# SHORT TASK
Everything in the listing below from the line containing "doc.recompute()" through the line containing "obj.matrix_world = world" should be repeated exactly; leave out every other line.

-- BEGIN --

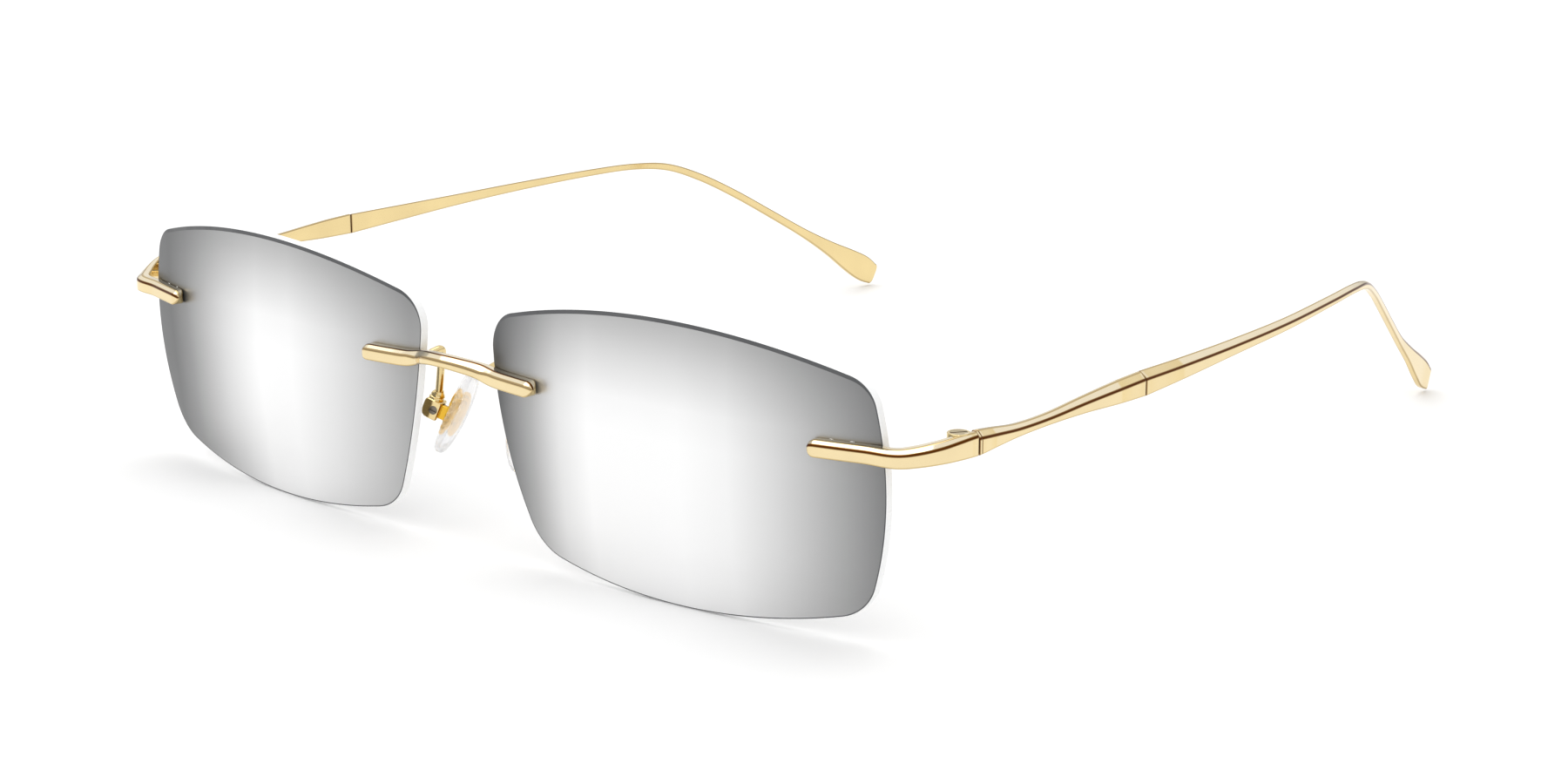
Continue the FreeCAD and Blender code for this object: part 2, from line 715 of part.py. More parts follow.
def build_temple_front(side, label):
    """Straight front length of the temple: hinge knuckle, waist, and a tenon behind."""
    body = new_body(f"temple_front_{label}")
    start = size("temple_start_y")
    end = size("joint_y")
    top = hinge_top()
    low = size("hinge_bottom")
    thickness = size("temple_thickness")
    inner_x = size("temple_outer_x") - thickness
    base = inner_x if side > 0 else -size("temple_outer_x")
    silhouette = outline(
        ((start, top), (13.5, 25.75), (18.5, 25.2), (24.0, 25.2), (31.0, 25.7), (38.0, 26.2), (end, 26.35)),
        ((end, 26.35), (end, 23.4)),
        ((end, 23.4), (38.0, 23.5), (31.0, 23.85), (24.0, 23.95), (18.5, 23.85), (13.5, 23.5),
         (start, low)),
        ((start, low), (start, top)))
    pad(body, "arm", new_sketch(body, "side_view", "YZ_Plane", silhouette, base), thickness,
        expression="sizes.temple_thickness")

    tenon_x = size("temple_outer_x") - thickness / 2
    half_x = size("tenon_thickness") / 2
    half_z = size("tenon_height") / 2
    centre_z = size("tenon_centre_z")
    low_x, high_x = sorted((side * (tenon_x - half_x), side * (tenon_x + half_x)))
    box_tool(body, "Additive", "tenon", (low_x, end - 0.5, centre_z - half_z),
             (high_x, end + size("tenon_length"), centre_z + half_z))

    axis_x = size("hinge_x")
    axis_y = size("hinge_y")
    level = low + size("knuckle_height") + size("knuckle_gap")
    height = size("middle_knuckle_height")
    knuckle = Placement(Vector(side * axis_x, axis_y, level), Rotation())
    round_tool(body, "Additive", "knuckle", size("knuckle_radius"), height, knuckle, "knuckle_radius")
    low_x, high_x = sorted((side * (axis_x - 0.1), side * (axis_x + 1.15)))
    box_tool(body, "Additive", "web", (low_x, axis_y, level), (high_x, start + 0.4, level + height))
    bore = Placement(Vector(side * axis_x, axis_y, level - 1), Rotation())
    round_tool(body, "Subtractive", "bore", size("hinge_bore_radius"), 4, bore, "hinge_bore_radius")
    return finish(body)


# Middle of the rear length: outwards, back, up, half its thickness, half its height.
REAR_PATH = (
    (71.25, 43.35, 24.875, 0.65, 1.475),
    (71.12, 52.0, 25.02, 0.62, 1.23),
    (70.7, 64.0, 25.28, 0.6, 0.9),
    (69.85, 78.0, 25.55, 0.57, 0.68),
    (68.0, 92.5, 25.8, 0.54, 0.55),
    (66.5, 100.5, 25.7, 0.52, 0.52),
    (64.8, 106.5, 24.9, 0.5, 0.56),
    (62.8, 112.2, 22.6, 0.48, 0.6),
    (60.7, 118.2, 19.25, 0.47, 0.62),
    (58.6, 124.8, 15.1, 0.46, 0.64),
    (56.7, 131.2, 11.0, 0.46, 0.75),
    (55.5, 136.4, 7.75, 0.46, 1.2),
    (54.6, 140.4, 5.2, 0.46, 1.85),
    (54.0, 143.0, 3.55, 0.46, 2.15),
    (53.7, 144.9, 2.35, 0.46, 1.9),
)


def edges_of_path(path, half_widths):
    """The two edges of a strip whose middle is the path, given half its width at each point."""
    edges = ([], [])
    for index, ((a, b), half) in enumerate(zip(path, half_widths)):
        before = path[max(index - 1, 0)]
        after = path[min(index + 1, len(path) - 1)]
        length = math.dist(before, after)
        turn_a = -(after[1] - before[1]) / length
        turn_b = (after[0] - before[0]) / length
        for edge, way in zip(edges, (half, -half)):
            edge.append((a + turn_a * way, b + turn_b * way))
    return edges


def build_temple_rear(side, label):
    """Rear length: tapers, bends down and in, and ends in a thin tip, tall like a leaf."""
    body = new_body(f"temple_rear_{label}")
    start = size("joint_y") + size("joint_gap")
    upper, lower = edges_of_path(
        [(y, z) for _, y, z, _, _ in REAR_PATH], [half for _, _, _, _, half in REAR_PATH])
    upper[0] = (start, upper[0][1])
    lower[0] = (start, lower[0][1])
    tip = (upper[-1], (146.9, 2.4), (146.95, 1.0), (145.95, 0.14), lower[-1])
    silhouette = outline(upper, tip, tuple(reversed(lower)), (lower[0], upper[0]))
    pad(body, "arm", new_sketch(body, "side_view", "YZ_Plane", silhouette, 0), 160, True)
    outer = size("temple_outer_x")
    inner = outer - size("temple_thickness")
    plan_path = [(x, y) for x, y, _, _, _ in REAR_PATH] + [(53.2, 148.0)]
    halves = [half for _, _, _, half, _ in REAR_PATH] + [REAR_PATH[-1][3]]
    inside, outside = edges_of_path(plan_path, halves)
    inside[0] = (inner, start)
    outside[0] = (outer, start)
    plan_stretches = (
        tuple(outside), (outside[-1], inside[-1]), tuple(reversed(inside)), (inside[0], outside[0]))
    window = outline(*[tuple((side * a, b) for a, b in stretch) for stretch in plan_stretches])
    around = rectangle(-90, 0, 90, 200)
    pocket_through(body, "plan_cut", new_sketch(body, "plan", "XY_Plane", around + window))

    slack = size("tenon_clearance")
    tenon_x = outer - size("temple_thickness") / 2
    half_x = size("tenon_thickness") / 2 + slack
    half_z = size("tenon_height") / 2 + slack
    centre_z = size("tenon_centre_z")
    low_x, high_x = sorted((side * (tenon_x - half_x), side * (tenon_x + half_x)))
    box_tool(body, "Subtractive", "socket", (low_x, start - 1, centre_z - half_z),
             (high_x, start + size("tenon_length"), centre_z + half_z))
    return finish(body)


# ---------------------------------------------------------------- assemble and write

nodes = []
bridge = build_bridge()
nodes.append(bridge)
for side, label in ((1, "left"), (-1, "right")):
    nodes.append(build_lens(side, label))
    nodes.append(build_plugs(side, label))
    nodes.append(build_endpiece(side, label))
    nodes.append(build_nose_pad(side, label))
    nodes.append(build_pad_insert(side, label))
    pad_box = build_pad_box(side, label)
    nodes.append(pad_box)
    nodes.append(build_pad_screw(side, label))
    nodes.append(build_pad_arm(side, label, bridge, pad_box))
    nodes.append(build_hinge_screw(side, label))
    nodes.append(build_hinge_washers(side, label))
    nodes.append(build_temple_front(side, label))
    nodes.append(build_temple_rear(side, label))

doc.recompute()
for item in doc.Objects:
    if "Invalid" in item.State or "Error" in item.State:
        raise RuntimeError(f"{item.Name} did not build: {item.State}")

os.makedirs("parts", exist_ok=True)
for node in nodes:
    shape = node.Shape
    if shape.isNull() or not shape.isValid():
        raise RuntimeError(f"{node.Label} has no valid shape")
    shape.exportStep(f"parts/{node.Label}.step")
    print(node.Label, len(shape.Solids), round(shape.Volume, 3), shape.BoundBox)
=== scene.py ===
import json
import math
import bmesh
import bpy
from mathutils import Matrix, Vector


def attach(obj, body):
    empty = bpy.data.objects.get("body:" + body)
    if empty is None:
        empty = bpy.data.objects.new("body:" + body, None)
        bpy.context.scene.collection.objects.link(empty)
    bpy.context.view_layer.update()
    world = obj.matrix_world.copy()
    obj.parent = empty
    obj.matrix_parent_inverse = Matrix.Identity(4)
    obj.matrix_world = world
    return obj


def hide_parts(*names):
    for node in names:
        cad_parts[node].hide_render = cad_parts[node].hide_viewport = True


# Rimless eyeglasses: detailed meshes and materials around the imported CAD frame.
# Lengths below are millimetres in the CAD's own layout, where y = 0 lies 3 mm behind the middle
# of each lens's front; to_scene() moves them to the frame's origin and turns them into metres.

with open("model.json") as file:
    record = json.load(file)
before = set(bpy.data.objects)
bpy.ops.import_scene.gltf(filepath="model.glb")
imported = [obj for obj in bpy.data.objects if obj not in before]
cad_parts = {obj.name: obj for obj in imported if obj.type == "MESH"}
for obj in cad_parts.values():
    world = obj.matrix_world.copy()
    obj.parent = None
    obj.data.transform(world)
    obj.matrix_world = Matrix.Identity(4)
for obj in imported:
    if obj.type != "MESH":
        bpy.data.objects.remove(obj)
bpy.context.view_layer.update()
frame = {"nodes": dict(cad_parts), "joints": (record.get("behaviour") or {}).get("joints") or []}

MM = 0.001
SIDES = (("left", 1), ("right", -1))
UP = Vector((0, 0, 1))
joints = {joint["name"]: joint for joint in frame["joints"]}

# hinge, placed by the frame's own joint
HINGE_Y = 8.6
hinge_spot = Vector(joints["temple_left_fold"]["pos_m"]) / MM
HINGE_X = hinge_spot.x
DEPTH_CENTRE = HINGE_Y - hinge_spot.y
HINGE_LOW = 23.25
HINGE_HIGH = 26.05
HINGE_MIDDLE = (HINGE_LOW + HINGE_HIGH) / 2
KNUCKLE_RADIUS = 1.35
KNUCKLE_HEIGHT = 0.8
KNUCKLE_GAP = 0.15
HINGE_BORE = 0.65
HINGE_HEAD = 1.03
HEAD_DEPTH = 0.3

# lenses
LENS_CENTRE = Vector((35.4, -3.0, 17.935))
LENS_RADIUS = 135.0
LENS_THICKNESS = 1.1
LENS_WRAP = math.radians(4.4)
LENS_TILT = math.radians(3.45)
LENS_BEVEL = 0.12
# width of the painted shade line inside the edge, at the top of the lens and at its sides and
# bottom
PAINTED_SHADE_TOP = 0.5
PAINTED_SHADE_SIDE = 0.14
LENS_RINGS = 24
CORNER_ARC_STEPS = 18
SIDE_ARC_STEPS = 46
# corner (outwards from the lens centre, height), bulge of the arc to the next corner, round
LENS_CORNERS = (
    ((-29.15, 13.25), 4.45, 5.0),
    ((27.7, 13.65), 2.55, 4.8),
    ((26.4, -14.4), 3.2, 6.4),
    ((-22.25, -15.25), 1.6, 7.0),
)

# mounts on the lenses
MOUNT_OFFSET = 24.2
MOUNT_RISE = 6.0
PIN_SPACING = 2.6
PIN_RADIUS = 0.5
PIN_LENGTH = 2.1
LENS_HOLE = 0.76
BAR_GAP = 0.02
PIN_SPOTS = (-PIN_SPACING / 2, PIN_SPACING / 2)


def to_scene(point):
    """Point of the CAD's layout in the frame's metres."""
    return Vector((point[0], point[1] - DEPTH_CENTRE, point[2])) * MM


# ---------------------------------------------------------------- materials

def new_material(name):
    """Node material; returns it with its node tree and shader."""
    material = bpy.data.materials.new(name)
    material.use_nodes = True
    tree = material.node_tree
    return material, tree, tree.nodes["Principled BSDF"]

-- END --

# CORRECT RESPONSE
doc.recompute()
for item in doc.Objects:
    if "Invalid" in item.State or "Error" in item.State:
        raise RuntimeError(f"{item.Name} did not build: {item.State}")

os.makedirs("parts", exist_ok=True)
for node in nodes:
    shape = node.Shape
    if shape.isNull() or not shape.isValid():
        raise RuntimeError(f"{node.Label} has no valid shape")
    shape.exportStep(f"parts/{node.Label}.step")
    print(node.Label, len(shape.Solids), round(shape.Volume, 3), shape.BoundBox)
=== scene.py ===
import json
import math
import bmesh
import bpy
from mathutils import Matrix, Vector


def attach(obj, body):
    empty = bpy.data.objects.get("body:" + body)
    if empty is None:
        empty = bpy.data.objects.new("body:" + body, None)
        bpy.context.scene.collection.objects.link(empty)
    bpy.context.view_layer.update()
    world = obj.matrix_world.copy()
    obj.parent = empty
    obj.matrix_parent_inverse = Matrix.Identity(4)
    obj.matrix_world = world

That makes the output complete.